** Start DATASET SECTION **

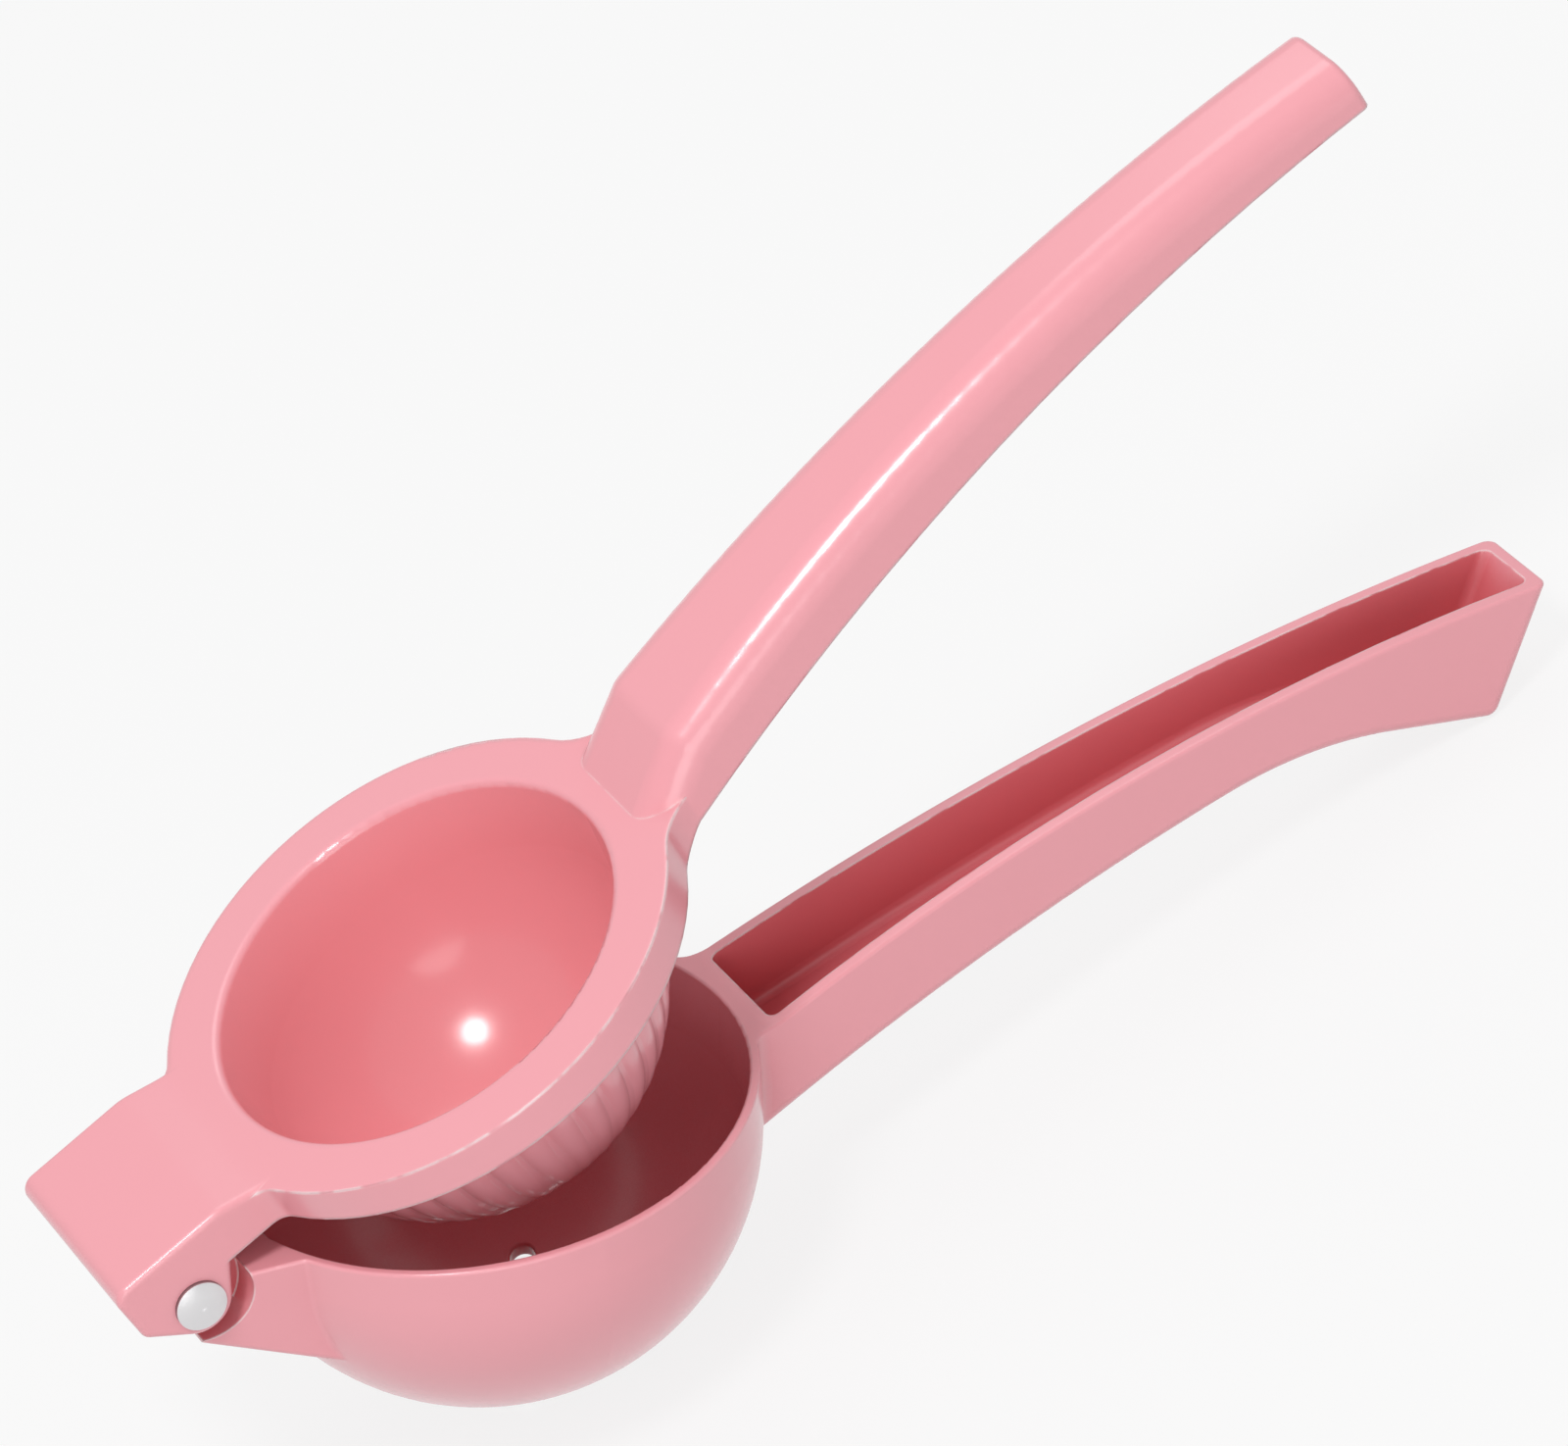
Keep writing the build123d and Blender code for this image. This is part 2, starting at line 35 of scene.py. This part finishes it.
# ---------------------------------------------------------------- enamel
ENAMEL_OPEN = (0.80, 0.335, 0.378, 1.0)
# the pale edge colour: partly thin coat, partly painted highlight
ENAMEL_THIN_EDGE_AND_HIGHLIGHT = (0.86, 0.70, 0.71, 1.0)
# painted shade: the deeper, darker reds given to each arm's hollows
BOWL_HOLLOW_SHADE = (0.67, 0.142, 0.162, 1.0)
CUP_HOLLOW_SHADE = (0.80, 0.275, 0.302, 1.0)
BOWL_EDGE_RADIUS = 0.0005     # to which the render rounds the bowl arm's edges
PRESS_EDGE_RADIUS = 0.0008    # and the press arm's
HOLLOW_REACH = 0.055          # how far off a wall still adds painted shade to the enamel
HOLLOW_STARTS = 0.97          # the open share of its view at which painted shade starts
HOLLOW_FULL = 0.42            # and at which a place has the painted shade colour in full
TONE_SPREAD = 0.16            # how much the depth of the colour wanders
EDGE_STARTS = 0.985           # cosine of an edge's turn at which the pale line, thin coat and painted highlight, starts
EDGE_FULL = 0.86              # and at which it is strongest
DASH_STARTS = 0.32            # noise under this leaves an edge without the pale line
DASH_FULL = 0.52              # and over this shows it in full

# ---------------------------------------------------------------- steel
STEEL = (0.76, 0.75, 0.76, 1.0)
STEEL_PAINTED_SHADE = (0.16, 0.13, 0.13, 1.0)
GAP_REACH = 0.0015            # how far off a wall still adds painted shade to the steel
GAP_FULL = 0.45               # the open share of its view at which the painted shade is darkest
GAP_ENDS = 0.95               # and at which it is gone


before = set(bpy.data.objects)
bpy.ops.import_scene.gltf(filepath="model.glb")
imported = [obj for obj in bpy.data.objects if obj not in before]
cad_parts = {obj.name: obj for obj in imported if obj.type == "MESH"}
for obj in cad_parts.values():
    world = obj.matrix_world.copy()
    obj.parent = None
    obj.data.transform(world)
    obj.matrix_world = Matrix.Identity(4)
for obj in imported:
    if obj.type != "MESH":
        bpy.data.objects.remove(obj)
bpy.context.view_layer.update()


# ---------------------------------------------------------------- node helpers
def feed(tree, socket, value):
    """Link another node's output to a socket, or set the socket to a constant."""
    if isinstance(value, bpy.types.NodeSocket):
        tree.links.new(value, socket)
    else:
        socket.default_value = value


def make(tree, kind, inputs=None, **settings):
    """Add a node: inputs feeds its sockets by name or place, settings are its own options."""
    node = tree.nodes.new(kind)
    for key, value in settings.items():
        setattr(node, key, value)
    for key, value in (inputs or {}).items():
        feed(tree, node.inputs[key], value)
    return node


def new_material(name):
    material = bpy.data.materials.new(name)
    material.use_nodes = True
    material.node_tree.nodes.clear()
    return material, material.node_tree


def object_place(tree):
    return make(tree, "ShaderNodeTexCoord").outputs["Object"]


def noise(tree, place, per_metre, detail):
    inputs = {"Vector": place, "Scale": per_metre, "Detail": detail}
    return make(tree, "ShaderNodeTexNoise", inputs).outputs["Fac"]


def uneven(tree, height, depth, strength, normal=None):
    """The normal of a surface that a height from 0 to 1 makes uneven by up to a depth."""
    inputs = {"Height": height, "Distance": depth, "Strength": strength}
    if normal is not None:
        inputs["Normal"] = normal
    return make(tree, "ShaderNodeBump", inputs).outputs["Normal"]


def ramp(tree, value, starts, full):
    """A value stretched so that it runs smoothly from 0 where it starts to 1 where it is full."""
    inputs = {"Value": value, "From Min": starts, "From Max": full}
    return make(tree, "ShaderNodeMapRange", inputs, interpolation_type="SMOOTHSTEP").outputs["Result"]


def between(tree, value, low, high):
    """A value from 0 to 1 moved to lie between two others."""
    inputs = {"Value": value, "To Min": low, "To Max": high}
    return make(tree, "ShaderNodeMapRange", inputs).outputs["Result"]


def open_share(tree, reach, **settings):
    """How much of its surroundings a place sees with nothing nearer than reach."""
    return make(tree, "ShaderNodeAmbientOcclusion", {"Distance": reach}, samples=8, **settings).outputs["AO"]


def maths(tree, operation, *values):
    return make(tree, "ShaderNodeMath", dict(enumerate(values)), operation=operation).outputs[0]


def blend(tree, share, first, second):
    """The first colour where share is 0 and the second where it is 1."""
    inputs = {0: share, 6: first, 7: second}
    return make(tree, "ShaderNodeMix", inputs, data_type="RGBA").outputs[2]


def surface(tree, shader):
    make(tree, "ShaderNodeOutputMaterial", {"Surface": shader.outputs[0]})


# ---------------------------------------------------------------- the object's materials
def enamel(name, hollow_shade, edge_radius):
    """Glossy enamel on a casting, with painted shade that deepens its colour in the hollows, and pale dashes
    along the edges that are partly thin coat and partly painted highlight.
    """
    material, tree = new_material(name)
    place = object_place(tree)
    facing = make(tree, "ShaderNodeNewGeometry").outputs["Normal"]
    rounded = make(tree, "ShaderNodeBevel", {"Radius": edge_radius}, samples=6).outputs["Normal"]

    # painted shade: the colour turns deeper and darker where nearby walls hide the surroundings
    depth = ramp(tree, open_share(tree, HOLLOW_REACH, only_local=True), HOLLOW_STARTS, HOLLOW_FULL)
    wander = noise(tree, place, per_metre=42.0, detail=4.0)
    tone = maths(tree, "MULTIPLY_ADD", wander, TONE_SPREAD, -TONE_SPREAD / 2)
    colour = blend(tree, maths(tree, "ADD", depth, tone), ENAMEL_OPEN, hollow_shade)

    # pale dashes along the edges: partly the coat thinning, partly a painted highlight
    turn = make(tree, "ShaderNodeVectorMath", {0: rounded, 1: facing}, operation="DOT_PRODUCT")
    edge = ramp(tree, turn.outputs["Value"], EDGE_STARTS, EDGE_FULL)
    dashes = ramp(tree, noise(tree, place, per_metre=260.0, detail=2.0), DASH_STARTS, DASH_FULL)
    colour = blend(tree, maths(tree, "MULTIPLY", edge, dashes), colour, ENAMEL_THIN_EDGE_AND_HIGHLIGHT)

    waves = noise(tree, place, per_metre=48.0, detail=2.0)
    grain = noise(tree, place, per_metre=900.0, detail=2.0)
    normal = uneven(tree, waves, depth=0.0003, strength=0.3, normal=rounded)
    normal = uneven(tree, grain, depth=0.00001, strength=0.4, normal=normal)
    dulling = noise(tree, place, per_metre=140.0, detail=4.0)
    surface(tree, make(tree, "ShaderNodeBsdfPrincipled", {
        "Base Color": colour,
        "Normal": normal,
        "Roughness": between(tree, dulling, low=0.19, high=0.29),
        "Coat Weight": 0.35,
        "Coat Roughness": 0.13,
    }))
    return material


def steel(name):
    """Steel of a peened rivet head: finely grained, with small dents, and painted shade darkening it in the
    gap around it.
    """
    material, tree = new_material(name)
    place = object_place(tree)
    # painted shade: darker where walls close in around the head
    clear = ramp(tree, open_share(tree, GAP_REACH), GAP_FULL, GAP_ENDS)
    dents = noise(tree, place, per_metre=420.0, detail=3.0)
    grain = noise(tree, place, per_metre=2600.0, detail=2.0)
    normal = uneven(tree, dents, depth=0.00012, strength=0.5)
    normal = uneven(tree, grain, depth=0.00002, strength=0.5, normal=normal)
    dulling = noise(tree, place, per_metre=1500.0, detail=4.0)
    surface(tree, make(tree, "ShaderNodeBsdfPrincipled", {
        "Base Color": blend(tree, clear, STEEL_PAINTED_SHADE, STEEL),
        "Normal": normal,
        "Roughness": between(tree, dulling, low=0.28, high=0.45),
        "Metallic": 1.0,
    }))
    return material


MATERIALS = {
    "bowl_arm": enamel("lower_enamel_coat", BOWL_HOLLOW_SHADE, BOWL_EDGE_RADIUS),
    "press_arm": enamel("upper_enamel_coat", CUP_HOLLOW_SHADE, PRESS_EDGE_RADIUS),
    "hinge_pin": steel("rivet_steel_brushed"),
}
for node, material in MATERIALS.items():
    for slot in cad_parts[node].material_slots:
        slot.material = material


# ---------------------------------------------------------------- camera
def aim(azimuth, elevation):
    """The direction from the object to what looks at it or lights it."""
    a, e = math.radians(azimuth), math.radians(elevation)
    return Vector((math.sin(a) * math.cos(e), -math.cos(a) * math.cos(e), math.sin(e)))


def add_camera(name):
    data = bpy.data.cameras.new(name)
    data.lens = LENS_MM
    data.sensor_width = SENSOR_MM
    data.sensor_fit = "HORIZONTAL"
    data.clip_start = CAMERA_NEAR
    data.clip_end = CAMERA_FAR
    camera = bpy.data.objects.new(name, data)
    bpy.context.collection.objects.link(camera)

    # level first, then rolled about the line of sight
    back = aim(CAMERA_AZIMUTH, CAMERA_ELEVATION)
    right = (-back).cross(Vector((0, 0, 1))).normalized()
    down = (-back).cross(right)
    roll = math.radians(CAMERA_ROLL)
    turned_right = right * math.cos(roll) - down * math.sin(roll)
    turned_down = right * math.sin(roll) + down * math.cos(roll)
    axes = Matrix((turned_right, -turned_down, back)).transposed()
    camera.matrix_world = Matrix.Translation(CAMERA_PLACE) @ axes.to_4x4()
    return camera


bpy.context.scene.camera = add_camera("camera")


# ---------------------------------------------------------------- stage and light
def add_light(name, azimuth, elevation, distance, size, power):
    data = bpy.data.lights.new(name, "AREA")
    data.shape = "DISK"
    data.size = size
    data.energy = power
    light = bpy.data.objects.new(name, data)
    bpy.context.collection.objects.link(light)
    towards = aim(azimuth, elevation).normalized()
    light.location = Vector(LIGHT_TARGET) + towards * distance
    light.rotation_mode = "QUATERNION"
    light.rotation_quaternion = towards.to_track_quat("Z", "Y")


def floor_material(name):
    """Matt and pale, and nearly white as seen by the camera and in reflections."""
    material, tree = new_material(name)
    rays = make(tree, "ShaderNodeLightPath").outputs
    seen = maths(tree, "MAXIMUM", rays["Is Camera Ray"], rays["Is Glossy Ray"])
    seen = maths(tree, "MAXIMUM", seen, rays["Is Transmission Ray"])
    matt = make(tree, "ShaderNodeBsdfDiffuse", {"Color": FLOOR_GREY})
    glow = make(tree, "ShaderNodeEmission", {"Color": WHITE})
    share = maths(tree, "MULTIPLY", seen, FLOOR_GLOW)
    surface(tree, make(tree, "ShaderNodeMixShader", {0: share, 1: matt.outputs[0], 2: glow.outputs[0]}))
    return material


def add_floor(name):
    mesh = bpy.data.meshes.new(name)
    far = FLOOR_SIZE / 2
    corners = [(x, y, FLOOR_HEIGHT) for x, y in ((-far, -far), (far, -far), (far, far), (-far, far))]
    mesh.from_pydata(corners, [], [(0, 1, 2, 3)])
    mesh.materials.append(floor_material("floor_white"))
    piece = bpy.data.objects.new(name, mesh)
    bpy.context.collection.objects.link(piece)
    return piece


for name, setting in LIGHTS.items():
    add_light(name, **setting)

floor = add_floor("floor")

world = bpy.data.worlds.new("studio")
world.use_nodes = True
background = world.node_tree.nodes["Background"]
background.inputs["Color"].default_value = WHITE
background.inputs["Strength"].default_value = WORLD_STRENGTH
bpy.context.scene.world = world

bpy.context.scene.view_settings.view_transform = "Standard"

** End DATASET SECTION **

*TASK STATEMENT*
Set down the lines above as they stand, starting with the first line and ending with the line that contains "obj.parent = None".

*REPLY*
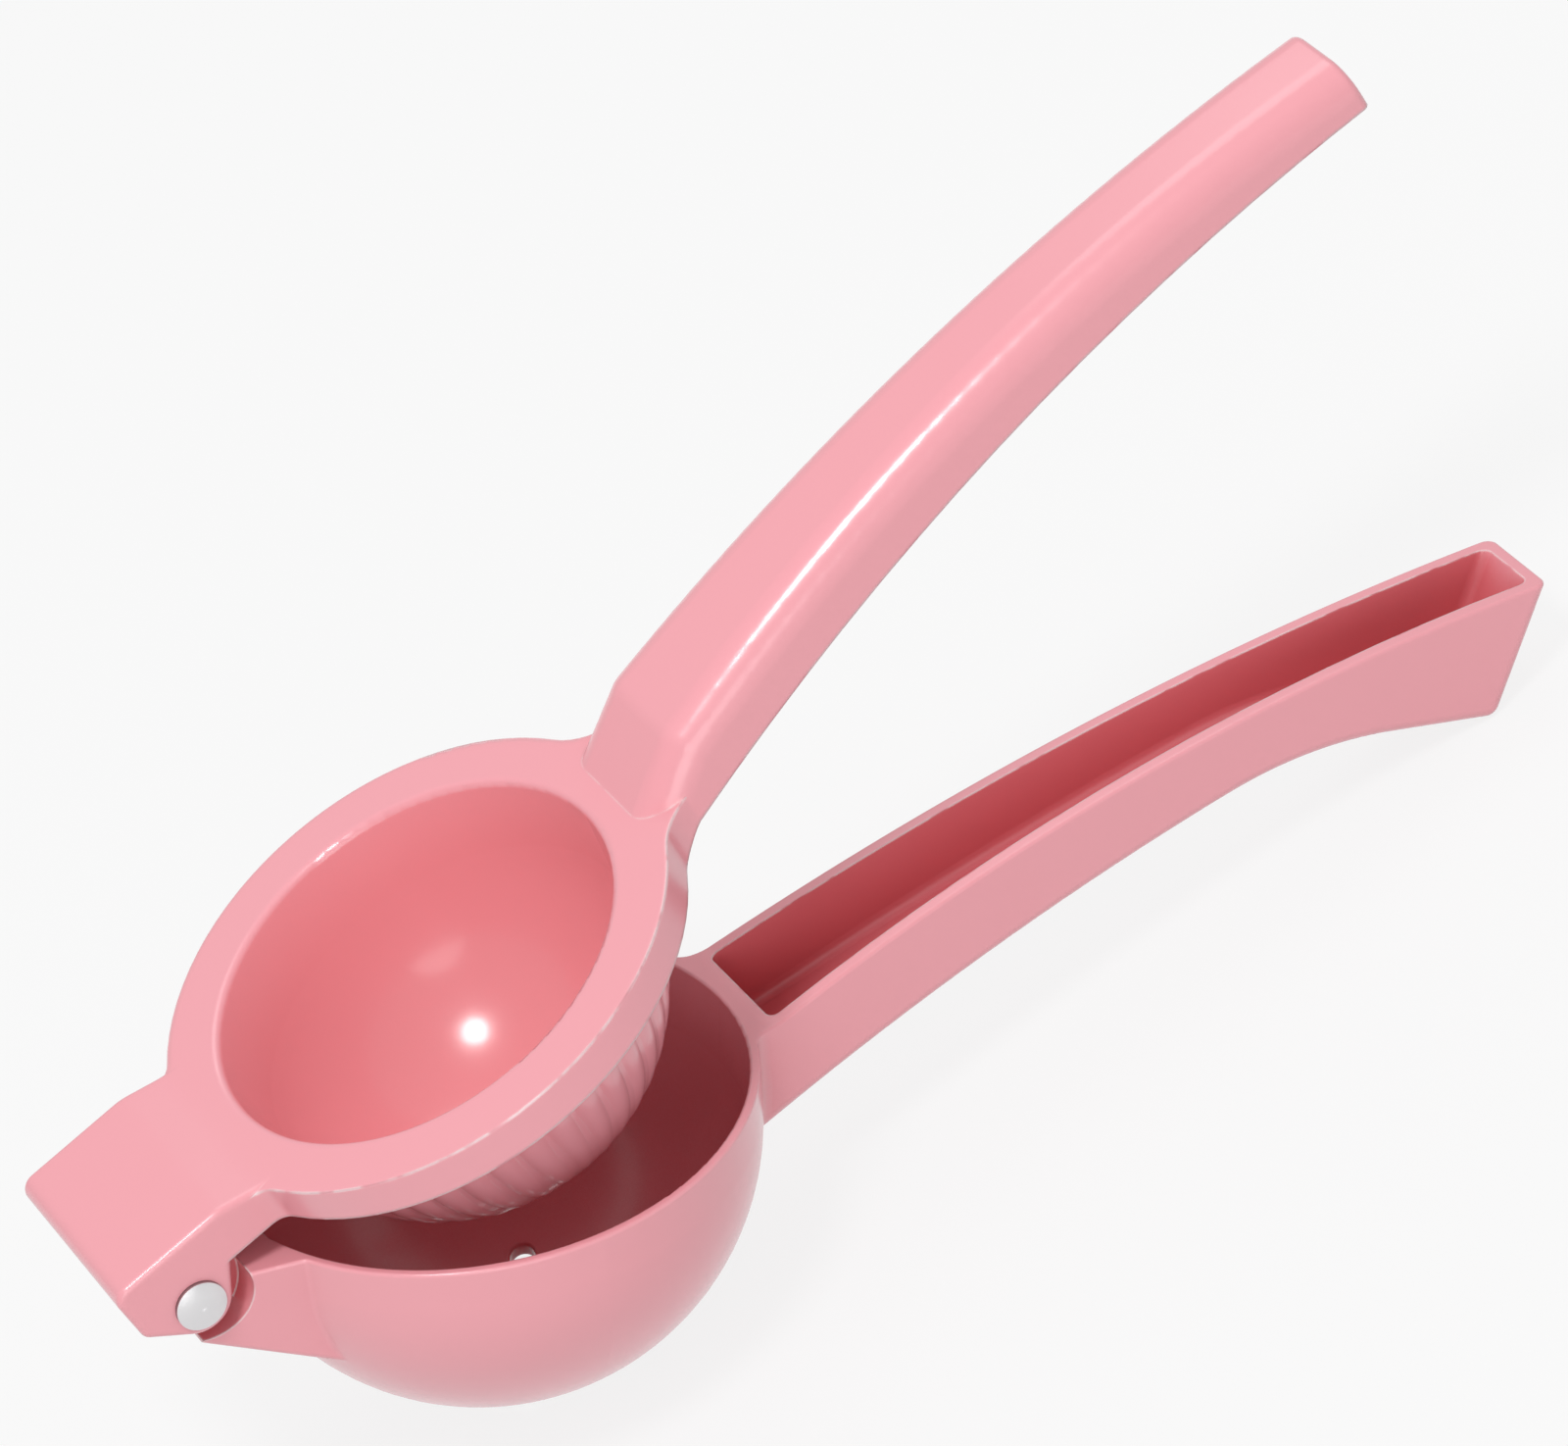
Keep writing the build123d and Blender code for this image. This is part 2, starting at line 35 of scene.py. This part finishes it.
# ---------------------------------------------------------------- enamel
ENAMEL_OPEN = (0.80, 0.335, 0.378, 1.0)
# the pale edge colour: partly thin coat, partly painted highlight
ENAMEL_THIN_EDGE_AND_HIGHLIGHT = (0.86, 0.70, 0.71, 1.0)
# painted shade: the deeper, darker reds given to each arm's hollows
BOWL_HOLLOW_SHADE = (0.67, 0.142, 0.162, 1.0)
CUP_HOLLOW_SHADE = (0.80, 0.275, 0.302, 1.0)
BOWL_EDGE_RADIUS = 0.0005     # to which the render rounds the bowl arm's edges
PRESS_EDGE_RADIUS = 0.0008    # and the press arm's
HOLLOW_REACH = 0.055          # how far off a wall still adds painted shade to the enamel
HOLLOW_STARTS = 0.97          # the open share of its view at which painted shade starts
HOLLOW_FULL = 0.42            # and at which a place has the painted shade colour in full
TONE_SPREAD = 0.16            # how much the depth of the colour wanders
EDGE_STARTS = 0.985           # cosine of an edge's turn at which the pale line, thin coat and painted highlight, starts
EDGE_FULL = 0.86              # and at which it is strongest
DASH_STARTS = 0.32            # noise under this leaves an edge without the pale line
DASH_FULL = 0.52              # and over this shows it in full

# ---------------------------------------------------------------- steel
STEEL = (0.76, 0.75, 0.76, 1.0)
STEEL_PAINTED_SHADE = (0.16, 0.13, 0.13, 1.0)
GAP_REACH = 0.0015            # how far off a wall still adds painted shade to the steel
GAP_FULL = 0.45               # the open share of its view at which the painted shade is darkest
GAP_ENDS = 0.95               # and at which it is gone


before = set(bpy.data.objects)
bpy.ops.import_scene.gltf(filepath="model.glb")
imported = [obj for obj in bpy.data.objects if obj not in before]
cad_parts = {obj.name: obj for obj in imported if obj.type == "MESH"}
for obj in cad_parts.values():
    world = obj.matrix_world.copy()
    obj.parent = None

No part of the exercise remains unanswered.